How do governing bodies operate?
A governing body takes on most of the functions of an employer. In Voluntary Aided and Foundation schools it is the employer. It works like a committee. There is a Chair (elected from the group of governors), an agenda, and a clerk who takes minutes and gives advice. Everyone is encouraged to contribute to discussion and take part in voting (with a few exceptions).
Governors receive reports from the head teacher and others, and any governor may request that an item is placed on the agenda for discussion. Many decisions can be reached by consensus, but voting will take place if necessary.
Governing bodies also appoint various committees of 3-5 members to look at specific areas of work (e.g. finance, premises, curriculum), and these committees may make decisions on behalf of the governing body, or recommendations, depending upon their terms of reference.
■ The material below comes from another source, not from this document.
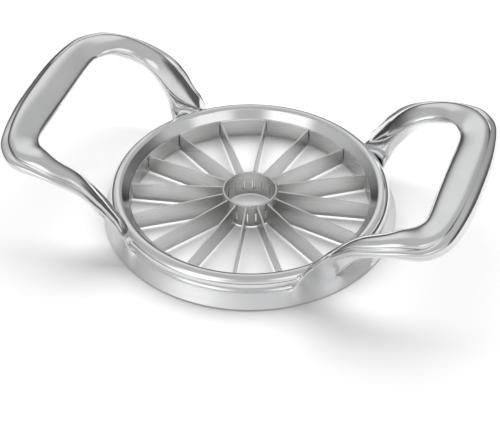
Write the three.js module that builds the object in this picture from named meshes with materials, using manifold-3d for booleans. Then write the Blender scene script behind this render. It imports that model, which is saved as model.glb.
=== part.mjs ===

Some governors may take on a "nominated" or "named" role whereby they focus specifically on one area. This may be Special Educational Needs (SEN), Health & Safety, Child Protection, Literacy, Numeracy, target setting, or a year or subject link role. A nominated governor may visit the school to familiarise themselves with their particular area, meet relevant staff, and then report back to the governing body. No individual has any power to order changes or take individual decisions however; the authority remains with the corporate body. All school visits are arranged beforehand by agreement with the head teacher and any other staff involved. Governors should never turn up at the school without an appointment, and they do not act as inspectors.